Federer feels less pressure for clay season

Having finally won the French Open last year, Roger Federer is feeling far less pressure entering the clay-court season.

The top-ranked player is preparing to play both singles and doubles at the Rome Masters this week.

“Questions are already very different. It doesn’t start off with, ‘Oh, are you going to win the French Open this year?’ So it’s just a bit more relaxing,” Federer said at the Foro Italico Sunday.

“I also got a lot of confidence from winning the French Open last year. You feel like if you can do it once you can do it twice.”

Still, Federer rated rival Rafael Nadal as the top player on clay after the Spaniard’s dominant performance at last week’s Monte Carlo Masters, which Federer skipped.

“He’s been on an absolute tear for the last five years. He’s hardly lost any matches—you can almost count those on one hand—and he’s only lost one match at the French Open, so I would think he’s still the favorite,” Federer said.

“I would love to say I’m the big favorite but I don’t think it’s quite right, even though I won the French Open last year. He’s just proven again in Monaco how tough he is.”

Federer said he is feeling refreshed after a month off, having taken a vacation and then prepared for the clay season with 10 days of intense workouts.

“Practice is (the) key during this stage getting ready for clay and the long stretch from Rome on to Wimbledon,” he said. “It’s a long one and I need to be fresh at the back end as well at Wimbledon, when it comes to hopefully playing another final.”

Nadal’s victory in Monte Carlo snapped an 11-month title drought during which the Spaniard struggled with various injuries. Nadal decided to withdraw from this week’s Barcelona Open to stay fresh.

“When I have physical problems it’s more difficult,” Nadal said. “For me, it’s important to run well, to move well and practice well. If I can’t do these things it’s very difficult to have the chance to win a tournament, especially the important tournaments.”

Nadal’s run of four consecutive French Open titles ended with a fourth-round loss to Robin Soderling last year, and the two players could meet again in the quarterfinals here.

Nadal is also in Federer’s half of the draw, while 2008 champion Novak Djokovic is the top player in the other half.

Djokovic is coming off a lopsided semifinal loss to Fernando Verdasco in Monte Carlo, a match in which the Serb struggled to hold serve.

“There’s a lot of things going on in my mind when I need to serve. But this is the crisis I guess everybody has to go through, and I’m trying to work on it mentally and technically,” Djokovic said. “It’s going to pay off. I know it’s going to come back. I know I’m going to serve as I was. But in this moment there is a little struggle.”

A new 10,500-seat stadium is making its debut at this year’s tournament, and players are already raving about how close the fans are to the court.

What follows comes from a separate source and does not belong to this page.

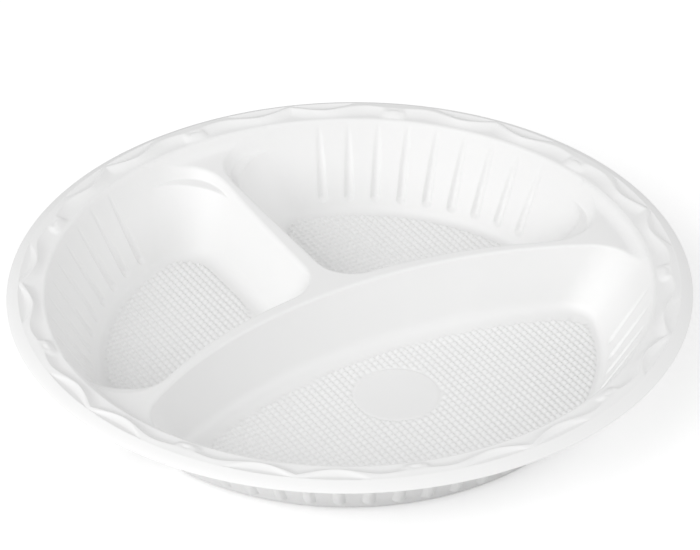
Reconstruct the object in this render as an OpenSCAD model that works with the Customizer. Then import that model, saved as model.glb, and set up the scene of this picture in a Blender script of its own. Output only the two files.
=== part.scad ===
/* [Plate] */
// Diameter over the turned-down lip
plate_d = 220; // [200:1:260]
// Height from the underside of the floors to the flat of the rim
rim_h = 28; // [20:0.5:34]
// Thickness of the formed sheet
sheet_t = 0.5; // [0.35:0.05:0.8]
// Width of the rim, from its outer edge to the crease where it turns down into the wells
rim_w = 13.8; // [12.5:0.1:16]
// Lean of the outer wall from the vertical, in degrees
wall_lean = 29; // [24:0.5:32]

/* [Dividers] */
// Depth of the crown of the dividers under the rim, out near the rim
crown_drop = 4; // [3:0.25:6]
// Further dip of the crown at the middle of the plate
crown_dip = 4.2; // [3:0.1:5]
// Half the width of the straight divider at its crown, at the middle of the plate
spine_half = 2.6; // [2:0.1:3.5]
// Half the width of the straight divider at the floor
spine_foot_half = 11.8; // [9:0.1:14]
// Small-well side of the arc divider, run up to the height of the rim: radius
arc_r = 137.8; // [126:0.2:150]
// How far that side's crest stands behind the middle of the plate
arc_y = 7.8; // [6:0.1:10]
// The same side at the floor: radius
arc_foot_r = 181.9; // [165:0.2:200]
// How far its crest stands behind the middle of the plate at the floor
arc_foot_y = 18.5; // [17:0.1:21]
// How much tighter the main-well side curves, run up to the height of the rim
arc_taper = 3.4; // [2:0.1:5]
// How far the two sides would cross at the height of the rim
arc_cross = 1.9; // [1.4:0.1:2.2]
// How much tighter the main-well side curves at the floor
arc_foot_taper = 2.9; // [1:0.1:5]
// Width of the arc divider at the floor
arc_foot_w = 19.6; // [17:0.1:22]

/* [Corners] */
// Small wells, corner of outer wall and straight divider: radius at the rim
corner_a = 18.5; // [14:0.5:21]
// The same corner at the floor
corner_a_foot = 13.5; // [9:0.5:16]
// Small wells, corner between the two dividers: radius at the rim
corner_b = 11; // [8:0.5:14]
// The same corner at the floor
corner_b_foot = 9; // [6:0.5:11]
// Small wells, corner of outer wall and arc divider: radius at the rim
corner_c = 18.5; // [14:0.5:21]
// The same corner at the floor
corner_c_foot = 10; // [8:0.5:13]
// Main well, both corners: radius at the rim
corner_m = 18.5; // [14:0.5:21]
// The same corners at the floor
corner_m_foot = 11; // [8:0.5:14]

/* [Edges] */
// Reach of the rounded edge on the crown of a divider
crown_edge = 1.3; // [0.8:0.1:1.8]
// Reach of the rounded edge at the crease of the rim
crease_edge = 0.8; // [0.5:0.1:1]
// Reach of the rounded foot of each wall
foot_edge = 3.2; // [2:0.1:4]
// Flat margin of the floor that each wall carries
foot_flat = 1; // [0.6:0.1:1.4]
// Softness of the hollow between crown and outer wall
fan_blend = 1.3; // [1:0.1:3]

/* [Stacking shoulders] */
// Depth of the shoulders under the rim, at their ends on the dividers
ledge_drop = 9; // [8:0.25:11]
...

“It looks like the Colosseum of tennis,” Djokovic said. “It’s all very close, it’s great.”

Federer will pair with Swiss Davis Cup teammate Yves Allegro in doubles.

“I haven’t played doubles in a while, so I asked Yves if he was in the mood to do it,” Federer said.
Federer and Allegro were given a wild card, and will open against Johan Brunstrom of Sweden and Jean-Julien Rojer of the Netherlands Antilles.

In singles, the top eight players have first-round byes.

Federer will play either Marcos Baghdatis or Ernests Gulbis, and Nadal will face either Pablo Cuevas of Uruguay or Philipp Kohlschreiber of Germany.